Antara Momentum dan Beban Pasar EV
Meski permintaan Tesla melambat, pasar kendaraan listrik di Inggris sebenarnya masih menunjukkan tren pertumbuhan. SMMT memperkirakan kendaraan listrik murni akan mencapai 23,8% dari total registrasi mobil baru pada 2025, sedikit naik dari proyeksi sebelumnya di angka 23,5%.
Namun, ada dilema besar di balik proyeksi itu. Infrastruktur pengisian daya publik di Inggris masih dianggap tertinggal dibanding target pemerintah. Kekhawatiran soal range anxiety (kecemasan jarak tempuh) juga belum hilang dari benak calon konsumen. Ditambah lagi, inflasi dan suku bunga tinggi membuat konsumen lebih berhati-hati dalam mengambil keputusan pembelian atau leasing kendaraan baru.
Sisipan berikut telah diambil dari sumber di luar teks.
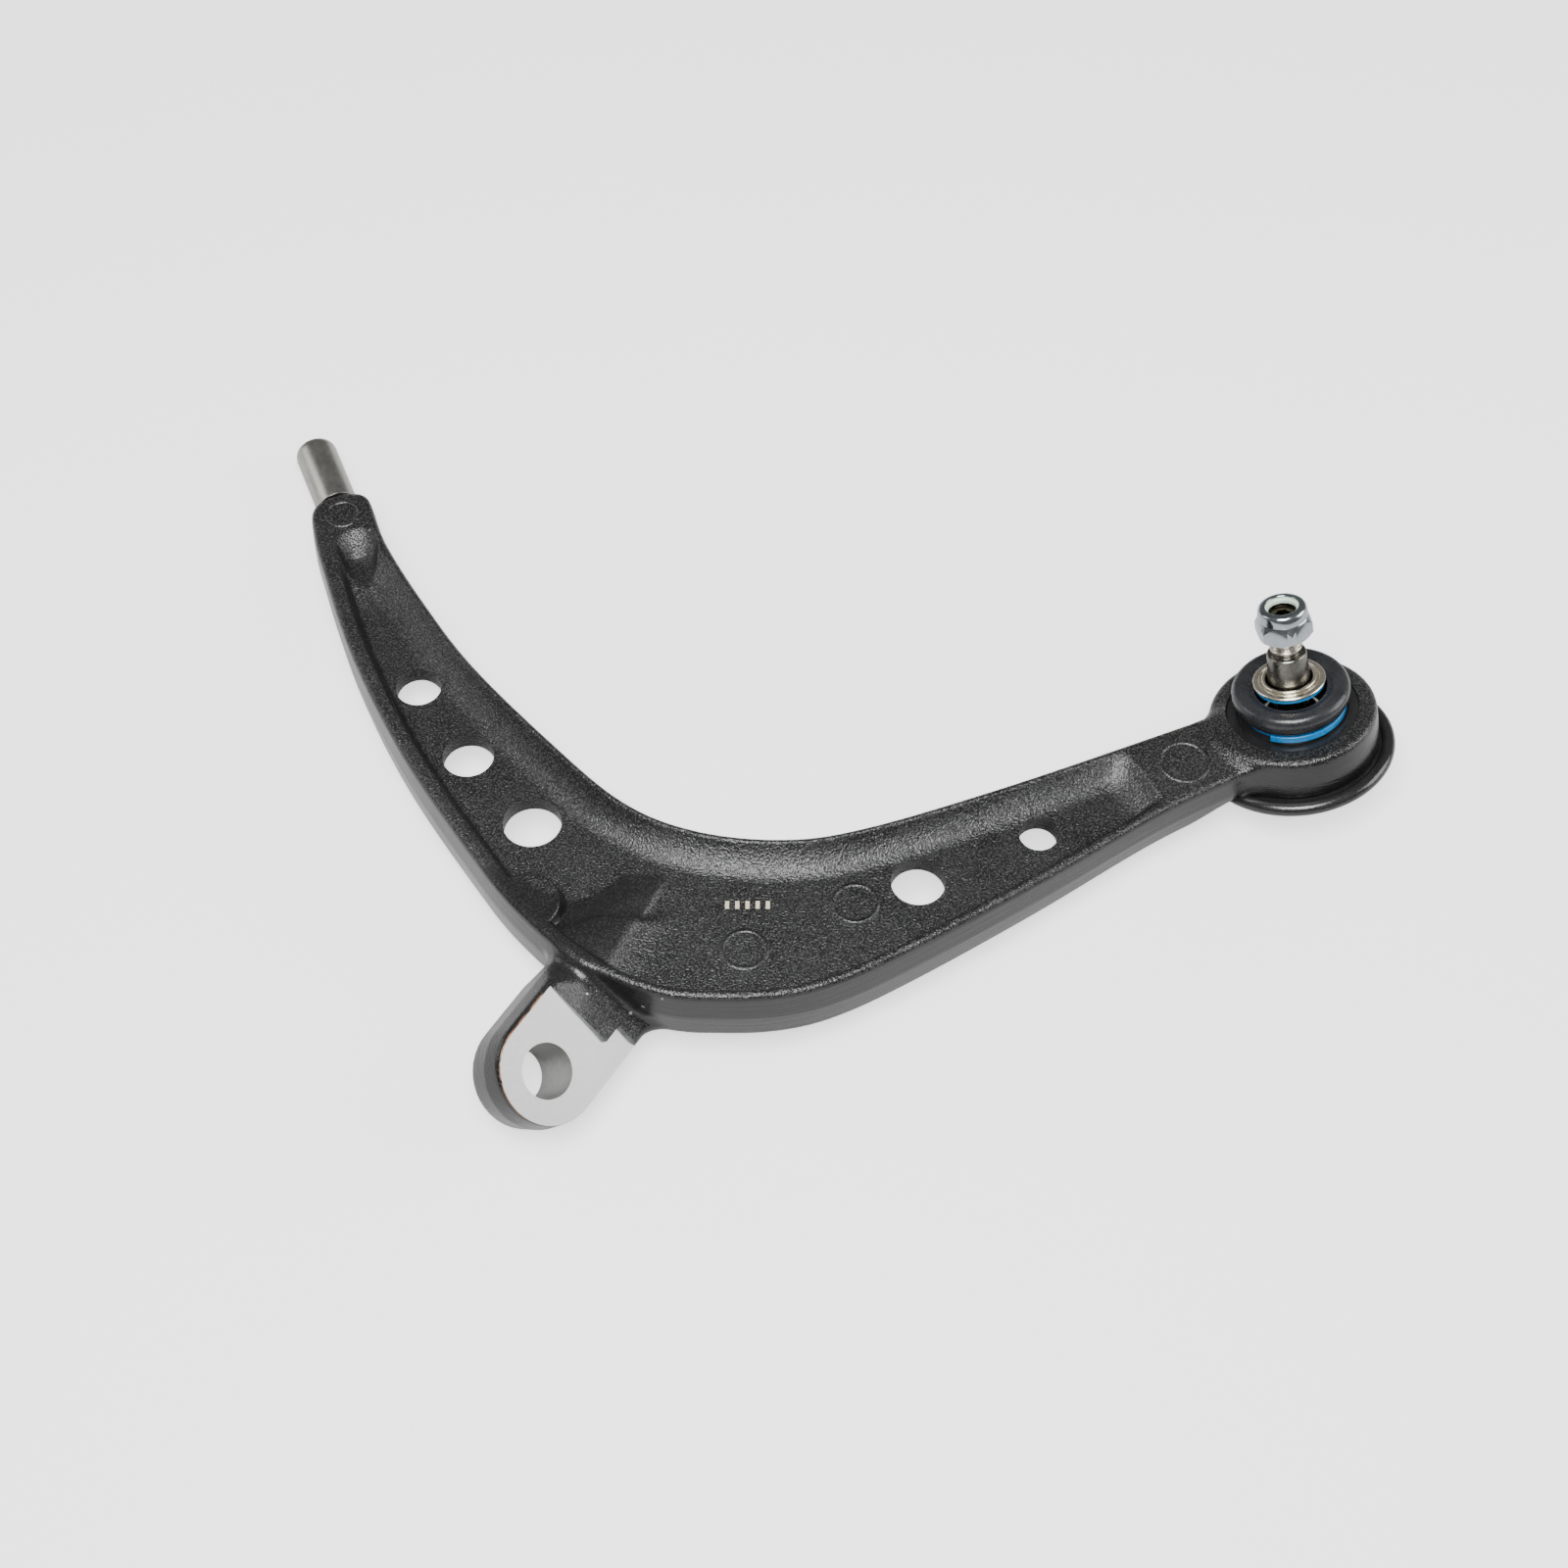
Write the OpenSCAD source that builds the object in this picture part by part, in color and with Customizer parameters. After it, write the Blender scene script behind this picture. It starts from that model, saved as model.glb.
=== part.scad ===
// Front suspension control arm: an L-shaped ribbed casting with a press-fit ball
// joint at the wheel end, a ground bush pin at the rear and a milled lug between.
//
// Frame: X runs from the lug to the ball joint, Y towards the rear bush pin and
// Z is up. The origin lies on the lug bore's axis, in the casting's mid-plane.
// All sizes are in millimetres and all angles in degrees.

/* [Overall] */
// From the lug bore to the ball joint, along X
span_x = 275; // [230:1:330]
// From the lug bore to the root of the rear pin, along Y
span_y = 265; // [220:1:320]
// Height of the casting's rims above its mid-plane
rim_top = 11.5; // [9.5:0.5:14]
// Depth of the casting's rims below its mid-plane
rim_bottom = 13.5; // [9.5:0.5:16]

/* [Ribbed plate] */
// Thickness of the web between the rims
web = 6.5; // [4:0.5:12]
// Width of the rim along the outer, convex edge
outer_rim = 5.5; // [3:0.5:9]
// Width of the rim along the inner, concave edge
inner_rim = 8; // [3:0.5:10]
// Diameter of the lightening hole nearest the rear pin
hole_d1 = 17.5; // [8:0.5:20]
// Diameter of the next hole along the rear limb
hole_d2 = 19.5; // [8:0.5:22]
// Diameter of the hole in the bend
hole_d3 = 22; // [8:0.5:24]
// Diameter of the larger hole in the front limb
hole_d4 = 20; // [8:0.5:23]
// Diameter of the lightening hole nearest the ball joint
hole_d5 = 14.5; // [8:0.5:18]

/* [Rear pin] */
// Diameter of the ground seat for the rear bush
pin_d = 17; // [14:0.5:21]
// Length of the ground seat that stands out of the neck
pin_length = 35; // [25:1:50]
// Diameter of the shank that is pressed into the neck
shank_d = 12; // [8:0.5:13]
// Length of the shank
shank_length = 26; // [15:1:30]
// Width of the neck that holds the shank
neck_w = 25; // [20:0.5:32]

/* [Lug] */
// Diameter of the bore for the inner joint
lug_bore = 20; // [12:0.5:26]
// Width of the lug, which is also the diameter of its round end
lug_w = 40; // [36:0.5:48]
// Thickness of the lug at its milled face
lug_t = 22; // [14:0.5:26]
// Roll of the lug about its own length
lug_roll = 41; // [30:1:50]

/* [Ball joint] */
// Lean of the joint's axis away from Z
joint_tilt = 15.2; // [0:0.1:20]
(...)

Strategi Tesla: Diskon atau Distorsi?
Tesla dikenal dengan strategi harga yang agresif di berbagai pasar global. Di Amerika Serikat dan Tiongkok, perusahaan milik Elon Musk itu juga sudah beberapa kali memangkas harga mobil listriknya sejak 2023 untuk menjaga daya saing terhadap produsen lain seperti BYD (China), Volkswagen (Jerman), hingga Ford (AS).
Namun, diskon hampir 50% di Inggris terbilang langkah ekstrem. Bagi konsumen, ini bisa menjadi kesempatan emas untuk mendapatkan EV dengan harga lebih ramah kantong.
Tapi bagi Tesla sendiri, strategi ini bisa menekan margin keuntungan yang selama ini menjadi kekuatan utama perusahaan.
Apa Artinya Bagi Investor?
Bagi investor saham Tesla, kabar ini bisa dibaca dalam dua sisi.
- Positif: Harga sewa yang lebih murah bisa mendorong lebih banyak adopsi kendaraan listrik di Inggris, meningkatkan pangsa pasar Tesla dalam jangka pendek.
- Negatif: Penurunan penjualan hingga 60% dan pemberian diskon besar mengindikasikan permintaan yang rapuh, serta potensi tekanan margin pada laporan keuangan mendatang.
Dengan valuasi pasar Tesla yang selama ini sudah “premium”, investor tampaknya harus lebih jeli membaca sinyal apakah strategi pemotongan harga ini sekadar manuver sementara, atau justru cermin dari perlambatan fundamental.
Diskon besar-besaran Tesla di Inggris mencerminkan realitas baru di industri kendaraan listrik: pertumbuhan tetap ada, tapi jalannya tidak mulus. Konsumen bisa jadi pemenang utama dari harga sewa yang lebih murah, sementara investor harus menimbang kembali risiko versus peluang dari strategi agresif Tesla ini.
Satu hal yang pasti: persaingan mobil listrik global makin ketat, dan Inggris kini menjadi salah satu panggung penting yang bisa memberi sinyal arah industri EV ke depan.